• [DATA SEGMENT]:
>> start

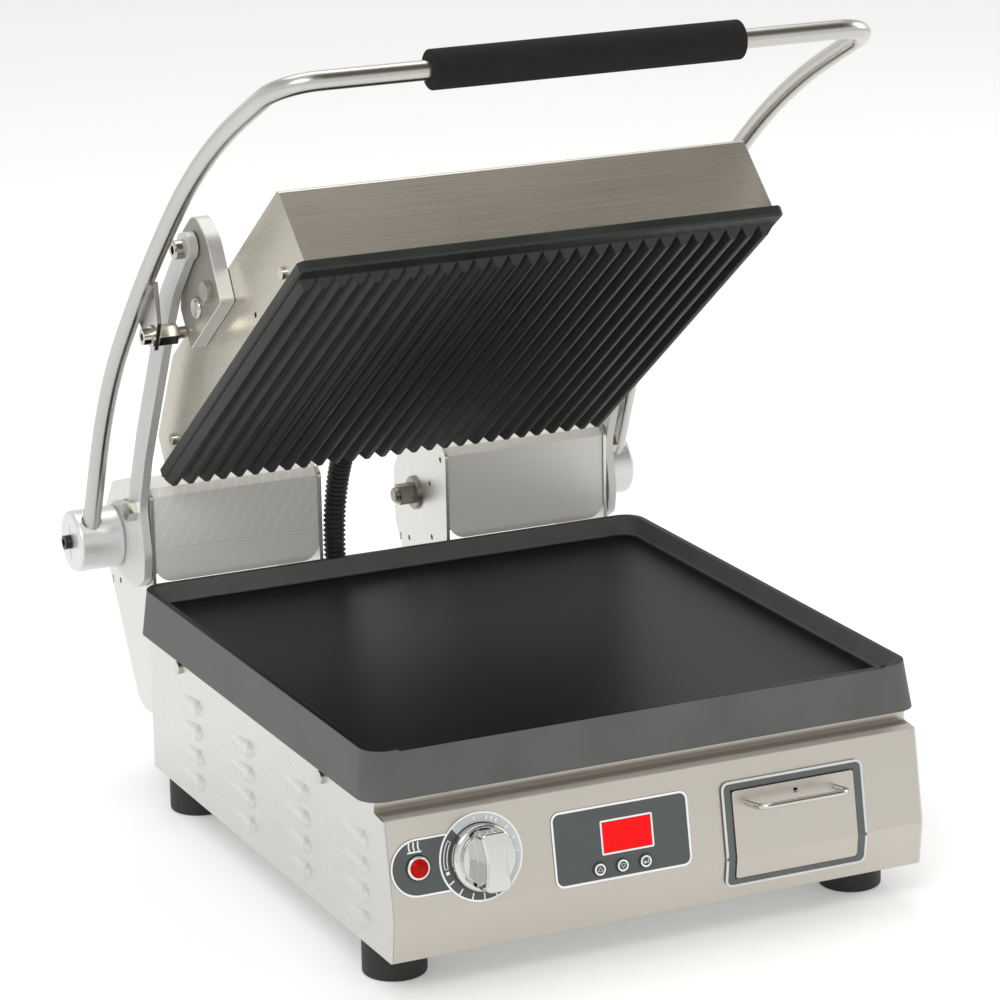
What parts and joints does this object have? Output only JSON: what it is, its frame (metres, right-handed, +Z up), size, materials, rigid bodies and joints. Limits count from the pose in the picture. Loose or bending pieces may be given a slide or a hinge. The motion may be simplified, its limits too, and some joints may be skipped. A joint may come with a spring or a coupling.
{
  "type": "panini press",
  "caption": "Countertop panini press with a smooth lower griddle, ribbed floating upper plate on a spring-balanced lift handle, front dial, display and waste drawer.",
  "frame": {"origin": "centre of the whole press in plan, on the surface the feet stand on", "axes": "+Z up, +X to the right of a person facing the controls, -Y towards that person"},
  "size_m": [0.4494, 0.5538, 0.5788],
  "materials": {
    "casing_steel": "satin, fine grain",
    "housing_steel": "satin, fine grain along the width",
    "cover_steel": "satin",
    "griddle_iron": "smooth, seasoned",
    "platen_iron": "seasoned",
    "plain_aluminium": "satin",
    "bolt_steel": "bright zinc",
    "handle_steel": "polished",
    "grip_foam": "fine foam",
    "foot_rubber": "matt",
    "label_grey": "printed film",
    "display_red": "clear red",
    "lamp_red": "clear red",
    "bezel_black": "satin",
    "knob_chrome": "polished",
    "button_grey": "satin",
    "gasket_grey": "satin",
    "conduit_black": "ribbed",
    "gland_black": "satin",
    "element_steel": "heat-tinted",
    "insulation_white": "matt",
    "board_green": "satin",
    "thermostat_white": "satin",
    "spring_steel": "oiled"
  },
  "bodies": {
    "base": {"front_left_foot": "foot_rubber", "front_right_foot": "foot_rubber", "rear_left_foot": "foot_rubber", "rear_right_foot": "foot_rubber", "base_pan": "casing_steel", "front_panel": "casing_steel", "rear_panel": "casing_steel", "left_side_panel": "casing_steel", "right_side_panel": "casing_steel", "side_screws": "bolt_steel", "lower_griddle_plate": "griddle_iron", "lower_heating_element": "element_steel", "lower_insulation": "insulation_white", "left_outer_hinge_plate": "cover_steel", "left_inner_hinge_plate": "cover_steel", "right_outer_hinge_plate": "cover_steel", "right_inner_hinge_plate": "cover_steel", "left_spring_cover": "cover_steel", "right_spring_cover": "cover_steel", "left_torsion_spring": "spring_steel", "right_torsion_spring": "spring_steel", "left_hinge_shaft": "bolt_steel", "right_hinge_shaft": "bolt_steel", "shaft_nuts": "bolt_steel", "hub_end_bolts": "bolt_steel", "dial_label": "label_grey", "display_label": "label_grey", "display_window": "display_red", "control_board": "board_green", "lamp_bezel": "bezel_black", "lamp_lens": "lamp_red", "thermostat": "thermostat_white", "drawer_frame": "gasket_grey", "drawer_rails": "casing_steel", "conduit_gland": "gland_black", "power_gland": "gland_black", "conduit": "conduit_black"},
    "lift_frame": {"left_arm": "plain_aluminium", "right_arm": "plain_aluminium", "left_hub": "plain_aluminium", "right_hub": "plain_aluminium", "handle_tube": "handle_steel", "handle_grip": "grip_foam", "stop_standoffs": "bolt_steel", "arm_bolts": "bolt_steel", "pivot_bolts": "bolt_steel"},
    "platen": {"upper_platen": "platen_iron", "upper_heating_element": "element_steel", "upper_housing": "housing_steel", "left_platen_bracket": "plain_aluminium", "right_platen_bracket": "plain_aluminium", "bracket_bolts": "bolt_steel", "housing_screws": "bolt_steel"},
    "drawer": {"drawer_front": "casing_steel", "drawer_tray": "casing_steel", "drawer_pull": "handle_steel"},
    "knob": {"control_knob": "knob_chrome"},
    "up_button": {"up_button": "button_grey"},
    "down_button": {"down_button": "button_grey"},
    "enter_button": {"enter_button": "button_grey"}
  },
  "joints": [
    {"name": "lift_hinge", "type": "hinge", "parent": "base", "child": "lift_frame", "pos_m": [0, 0.2379, 0.177], "axis": [1, 0, 0], "range_deg": [0, 42.8], "deforming": ["conduit"]},
    {"name": "platen_tilt", "type": "hinge", "parent": "lift_frame", "child": "platen", "pos_m": [0, 0.0783, 0.417], "axis": [1, 0, 0], "range_deg": [-5.8, 0]},
    {"name": "knob_turn", "type": "hinge", "parent": "base", "child": "knob", "pos_m": [-0.1266, -0.24925, 0.08642], "axis": [0, -0.9844, 0.1757], "range_deg": [-300, 0]},
    {"name": "drawer_slide", "type": "slide", "parent": "base", "child": "drawer", "axis": [0, -1, 0], "range_m": [0, 0.2]},
    {"name": "up_button_press", "type": "slide", "parent": "base", "child": "up_button", "axis": [0, 0.9844, -0.1757], "range_m": [0, 0.001], "stiffness_N_per_m": 800, "springref_m": -0.0006},
    {"name": "down_button_press", "type": "slide", "parent": "base", "child": "down_button", "axis": [0, 0.9844, -0.1757], "range_m": [0, 0.001], "stiffness_N_per_m": 800, "springref_m": -0.0006},
    {"name": "enter_button_press", "type": "slide", "parent": "base", "child": "enter_button", "axis": [0, 0.9844, -0.1757], "range_m": [0, 0.001], "stiffness_N_per_m": 800, "springref_m": -0.0006}
  ],
  "couplings": [
    {"joint": "platen_tilt", "follows": "lift_hinge", "ratio": -0.13551}
  ]
}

>> end

• [PROMPT]: Take the listing above and set it down exactly.

• [OUTPUT]:
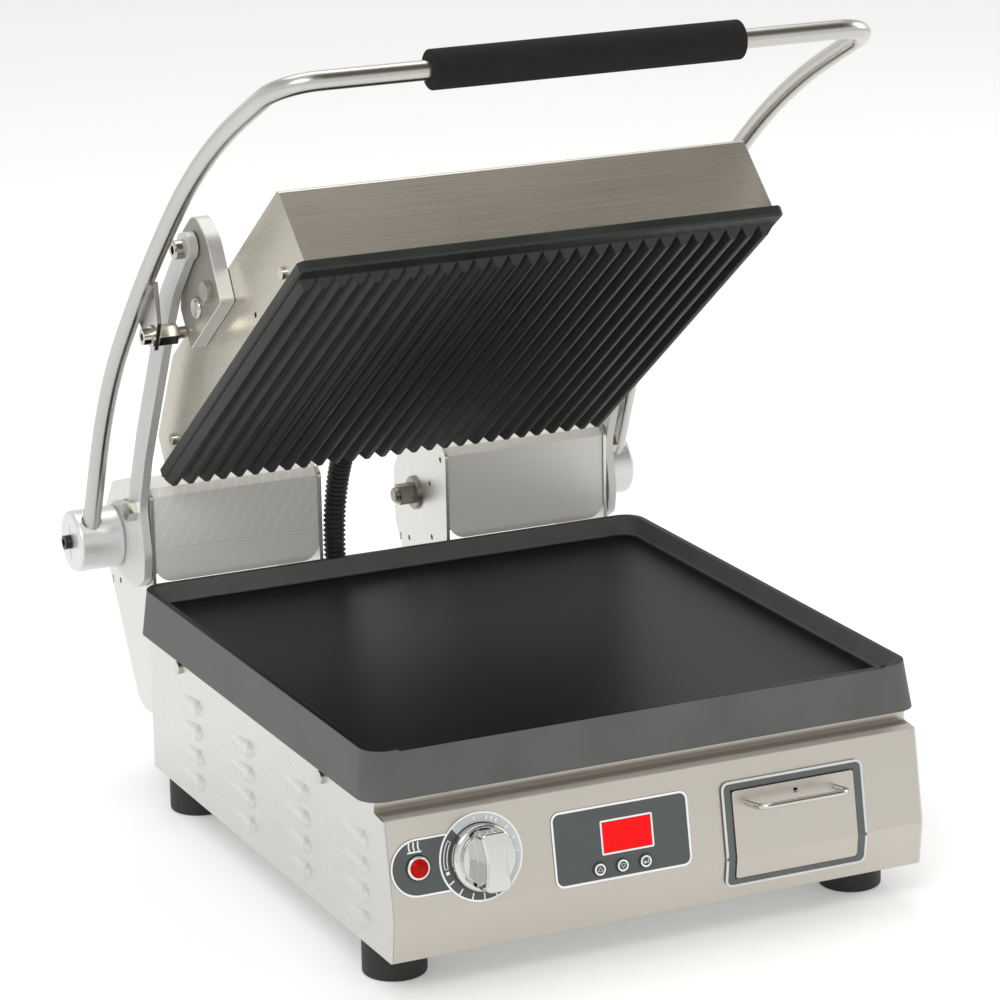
What parts and joints does this object have? Output only JSON: what it is, its frame (metres, right-handed, +Z up), size, materials, rigid bodies and joints. Limits count from the pose in the picture. Loose or bending pieces may be given a slide or a hinge. The motion may be simplified, its limits too, and some joints may be skipped. A joint may come with a spring or a coupling.
{
  "type": "panini press",
  "caption": "Countertop panini press with a smooth lower griddle, ribbed floating upper plate on a spring-balanced lift handle, front dial, display and waste drawer.",
  "frame": {"origin": "centre of the whole press in plan, on the surface the feet stand on", "axes": "+Z up, +X to the right of a person facing the controls, -Y towards that person"},
  "size_m": [0.4494, 0.5538, 0.5788],
  "materials": {
    "casing_steel": "satin, fine grain",
    "housing_steel": "satin, fine grain along the width",
    "cover_steel": "satin",
    "griddle_iron": "smooth, seasoned",
    "platen_iron": "seasoned",
    "plain_aluminium": "satin",
    "bolt_steel": "bright zinc",
    "handle_steel": "polished",
    "grip_foam": "fine foam",
    "foot_rubber": "matt",
    "label_grey": "printed film",
    "display_red": "clear red",
    "lamp_red": "clear red",
    "bezel_black": "satin",
    "knob_chrome": "polished",
    "button_grey": "satin",
    "gasket_grey": "satin",
    "conduit_black": "ribbed",
    "gland_black": "satin",
    "element_steel": "heat-tinted",
    "insulation_white": "matt",
    "board_green": "satin",
    "thermostat_white": "satin",
    "spring_steel": "oiled"
  },
  "bodies": {
    "base": {"front_left_foot": "foot_rubber", "front_right_foot": "foot_rubber", "rear_left_foot": "foot_rubber", "rear_right_foot": "foot_rubber", "base_pan": "casing_steel", "front_panel": "casing_steel", "rear_panel": "casing_steel", "left_side_panel": "casing_steel", "right_side_panel": "casing_steel", "side_screws": "bolt_steel", "lower_griddle_plate": "griddle_iron", "lower_heating_element": "element_steel", "lower_insulation": "insulation_white", "left_outer_hinge_plate": "cover_steel", "left_inner_hinge_plate": "cover_steel", "right_outer_hinge_plate": "cover_steel", "right_inner_hinge_plate": "cover_steel", "left_spring_cover": "cover_steel", "right_spring_cover": "cover_steel", "left_torsion_spring": "spring_steel", "right_torsion_spring": "spring_steel", "left_hinge_shaft": "bolt_steel", "right_hinge_shaft": "bolt_steel", "shaft_nuts": "bolt_steel", "hub_end_bolts": "bolt_steel", "dial_label": "label_grey", "display_label": "label_grey", "display_window": "display_red", "control_board": "board_green", "lamp_bezel": "bezel_black", "lamp_lens": "lamp_red", "thermostat": "thermostat_white", "drawer_frame": "gasket_grey", "drawer_rails": "casing_steel", "conduit_gland": "gland_black", "power_gland": "gland_black", "conduit": "conduit_black"},
    "lift_frame": {"left_arm": "plain_aluminium", "right_arm": "plain_aluminium", "left_hub": "plain_aluminium", "right_hub": "plain_aluminium", "handle_tube": "handle_steel", "handle_grip": "grip_foam", "stop_standoffs": "bolt_steel", "arm_bolts": "bolt_steel", "pivot_bolts": "bolt_steel"},
    "platen": {"upper_platen": "platen_iron", "upper_heating_element": "element_steel", "upper_housing": "housing_steel", "left_platen_bracket": "plain_aluminium", "right_platen_bracket": "plain_aluminium", "bracket_bolts": "bolt_steel", "housing_screws": "bolt_steel"},
    "drawer": {"drawer_front": "casing_steel", "drawer_tray": "casing_steel", "drawer_pull": "handle_steel"},
    "knob": {"control_knob": "knob_chrome"},
    "up_button": {"up_button": "button_grey"},
    "down_button": {"down_button": "button_grey"},
    "enter_button": {"enter_button": "button_grey"}
  },
  "joints": [
    {"name": "lift_hinge", "type": "hinge", "parent": "base", "child": "lift_frame", "pos_m": [0, 0.2379, 0.177], "axis": [1, 0, 0], "range_deg": [0, 42.8], "deforming": ["conduit"]},
    {"name": "platen_tilt", "type": "hinge", "parent": "lift_frame", "child": "platen", "pos_m": [0, 0.0783, 0.417], "axis": [1, 0, 0], "range_deg": [-5.8, 0]},
    {"name": "knob_turn", "type": "hinge", "parent": "base", "child": "knob", "pos_m": [-0.1266, -0.24925, 0.08642], "axis": [0, -0.9844, 0.1757], "range_deg": [-300, 0]},
    {"name": "drawer_slide", "type": "slide", "parent": "base", "child": "drawer", "axis": [0, -1, 0], "range_m": [0, 0.2]},
    {"name": "up_button_press", "type": "slide", "parent": "base", "child": "up_button", "axis": [0, 0.9844, -0.1757], "range_m": [0, 0.001], "stiffness_N_per_m": 800, "springref_m": -0.0006},
    {"name": "down_button_press", "type": "slide", "parent": "base", "child": "down_button", "axis": [0, 0.9844, -0.1757], "range_m": [0, 0.001], "stiffness_N_per_m": 800, "springref_m": -0.0006},
    {"name": "enter_button_press", "type": "slide", "parent": "base", "child": "enter_button", "axis": [0, 0.9844, -0.1757], "range_m": [0, 0.001], "stiffness_N_per_m": 800, "springref_m": -0.0006}
  ],
  "couplings": [
    {"joint": "platen_tilt", "follows": "lift_hinge", "ratio": -0.13551}
  ]
}